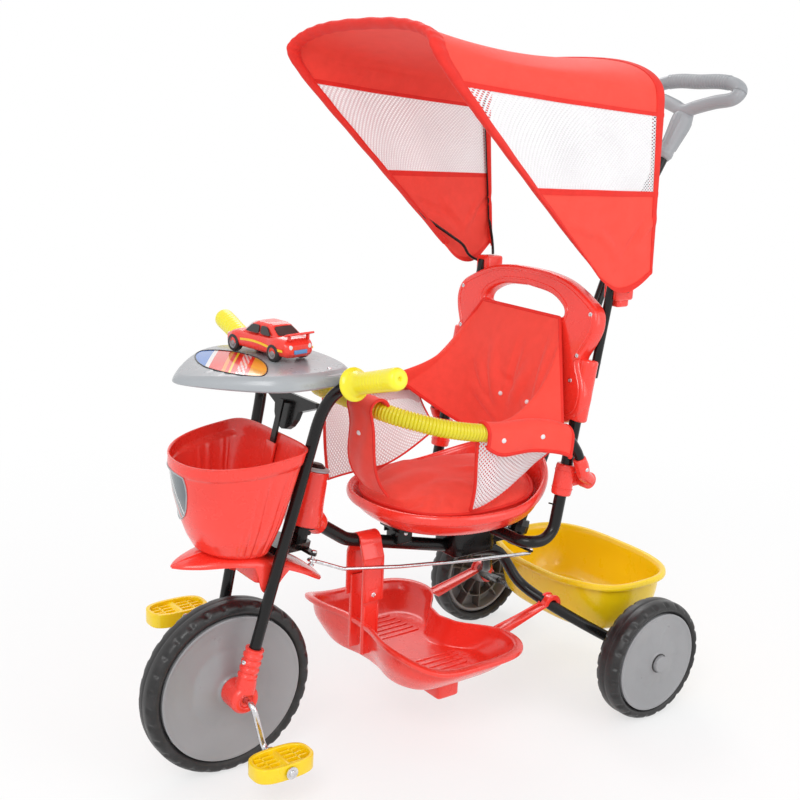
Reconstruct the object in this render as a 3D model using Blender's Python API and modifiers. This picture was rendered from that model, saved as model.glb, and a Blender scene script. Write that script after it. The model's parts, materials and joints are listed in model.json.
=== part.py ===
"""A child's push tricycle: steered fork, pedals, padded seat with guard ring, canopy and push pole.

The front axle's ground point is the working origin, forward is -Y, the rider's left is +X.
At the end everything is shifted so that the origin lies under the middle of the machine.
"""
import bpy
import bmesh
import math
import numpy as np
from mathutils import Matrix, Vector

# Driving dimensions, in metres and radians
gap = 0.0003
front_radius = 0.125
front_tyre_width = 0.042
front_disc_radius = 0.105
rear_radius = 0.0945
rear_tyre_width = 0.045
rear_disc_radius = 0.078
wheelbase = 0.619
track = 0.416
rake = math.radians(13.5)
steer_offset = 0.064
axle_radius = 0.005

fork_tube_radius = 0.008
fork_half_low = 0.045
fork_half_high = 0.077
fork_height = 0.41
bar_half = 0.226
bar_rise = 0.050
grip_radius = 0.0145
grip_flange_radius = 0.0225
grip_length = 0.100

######

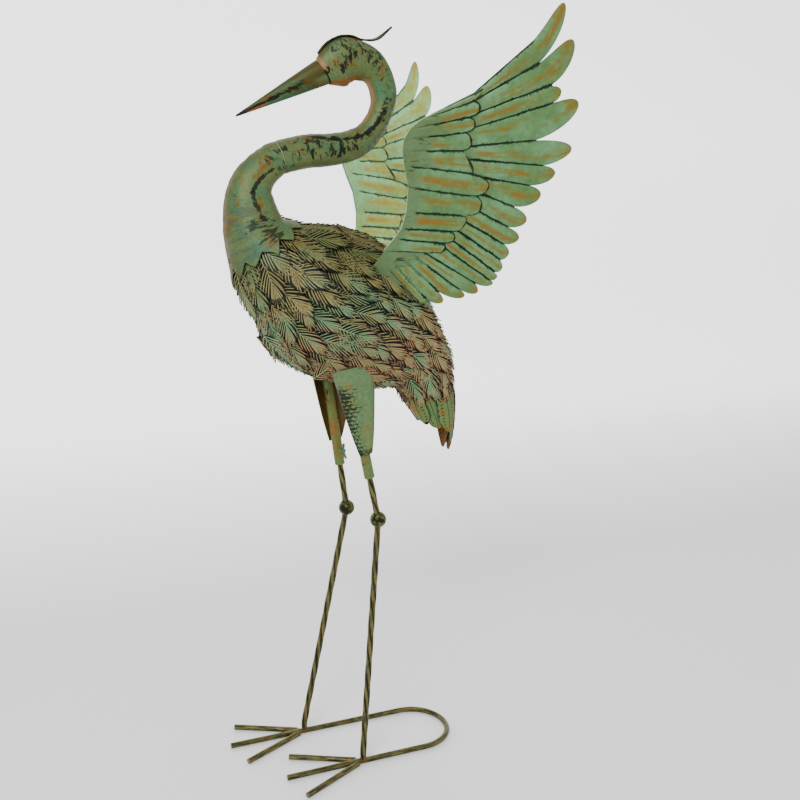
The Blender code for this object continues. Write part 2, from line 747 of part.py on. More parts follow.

######

• [Task description] Provide an exact reproduction of only those lines that start at the line containing "Reconstruct the object" and end at the line containing "and push pole.", inclusive.

• [Answer for this exercise]
Reconstruct the object in this render as a 3D model using Blender's Python API and modifiers. This picture was rendered from that model, saved as model.glb, and a Blender scene script. Write that script after it. The model's parts, materials and joints are listed in model.json.
=== part.py ===
"""A child's push tricycle: steered fork, pedals, padded seat with guard ring, canopy and push pole.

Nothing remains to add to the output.